Pasó la última niña y me pidieron a mí que volteara lo que quedaba de la piñata destrozada. El forro interior de papel estaba expuesto y cuando le di vuelta para que los dulces cayeran, los niños estallaron en gritos y alegría. Y por más que me esfuerce no recuerdo mucho más, salvo que cuando miré el forro de la piñata, encontré un escudo del Organismo Judicial. Empecé a leer de qué se trataba. Era una sentencia por asesinato.
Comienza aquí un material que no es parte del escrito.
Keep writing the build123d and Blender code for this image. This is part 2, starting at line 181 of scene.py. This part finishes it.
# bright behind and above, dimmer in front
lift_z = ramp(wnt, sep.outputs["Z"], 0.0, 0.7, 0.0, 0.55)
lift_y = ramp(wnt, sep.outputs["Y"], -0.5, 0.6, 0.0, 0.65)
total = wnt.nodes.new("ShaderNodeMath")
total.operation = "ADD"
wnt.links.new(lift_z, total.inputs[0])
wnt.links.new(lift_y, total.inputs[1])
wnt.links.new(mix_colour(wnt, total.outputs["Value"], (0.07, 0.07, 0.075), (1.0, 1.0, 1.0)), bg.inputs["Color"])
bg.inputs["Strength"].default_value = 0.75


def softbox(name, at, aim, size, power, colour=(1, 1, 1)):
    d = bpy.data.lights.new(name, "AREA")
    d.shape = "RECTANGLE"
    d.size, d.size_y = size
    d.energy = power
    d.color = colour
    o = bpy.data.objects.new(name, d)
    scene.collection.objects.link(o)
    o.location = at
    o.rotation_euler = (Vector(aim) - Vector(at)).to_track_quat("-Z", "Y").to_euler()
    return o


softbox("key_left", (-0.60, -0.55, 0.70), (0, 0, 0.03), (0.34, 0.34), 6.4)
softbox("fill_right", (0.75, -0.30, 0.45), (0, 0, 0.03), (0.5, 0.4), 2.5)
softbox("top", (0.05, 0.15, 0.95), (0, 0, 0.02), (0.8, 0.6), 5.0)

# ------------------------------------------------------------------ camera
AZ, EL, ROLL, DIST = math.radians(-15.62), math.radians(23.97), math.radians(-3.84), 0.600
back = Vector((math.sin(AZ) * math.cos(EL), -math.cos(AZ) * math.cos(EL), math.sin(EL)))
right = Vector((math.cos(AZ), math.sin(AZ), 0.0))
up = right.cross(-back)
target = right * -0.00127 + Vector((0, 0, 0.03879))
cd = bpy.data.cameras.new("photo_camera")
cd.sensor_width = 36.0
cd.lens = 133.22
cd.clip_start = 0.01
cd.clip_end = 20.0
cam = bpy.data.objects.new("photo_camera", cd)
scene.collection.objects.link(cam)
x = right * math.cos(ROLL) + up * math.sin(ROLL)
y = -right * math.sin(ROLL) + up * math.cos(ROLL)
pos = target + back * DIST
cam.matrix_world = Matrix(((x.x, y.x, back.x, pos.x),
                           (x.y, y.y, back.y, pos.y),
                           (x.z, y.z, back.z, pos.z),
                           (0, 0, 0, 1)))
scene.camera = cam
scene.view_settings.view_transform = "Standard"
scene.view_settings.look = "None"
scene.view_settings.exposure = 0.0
Metí la mano y empecé a destrozar la piñata, digamos, en parte para sacar dulces porque los niños me lo pedían y en mucho por mi inmensa curiosidad. Era una sentencia sí, a seis pandilleros, por asesinato. Cincuenta años a cada uno. Las pruebas estaban descritas dentro, la sangre, las víctimas, las armas, los testimonios de los policías, mientras los dulces se terminaron en mis manos y los niños corrieron a buscar el pastel.
Hay algo de cierto en que la tristeza es dulce. Y que sabiéndola apretar, dejándola respirar, abriéndole las ventanas, puede salir de ella una inmensa alegría. Como los dulces de la piñata para los niños en un barrio duro. Las calles esa tarde no eran de una zona roja, eran multicolor.
El barrio de los asesinos oía a Cri Cri y se amansaba entre risas de niños, de los que ahora que pienso, no sé si sobreviven, como el hombre que halaba de la piñata, ese mismo del que recuerdo su risa, que luego a los años, supe que mataron en un autobús.
Afuera llueve, mientras escribo. A veces siento que soy algo que fluye como un río. Y necesito un mar lo suficientemente hondo para desembocar. Pero acá hay algo desierto. Salvo la dulzura en la que viene envuelta la tristeza, salvo la alegría rotunda de los niños, que hacen brotar flores entre las dunas.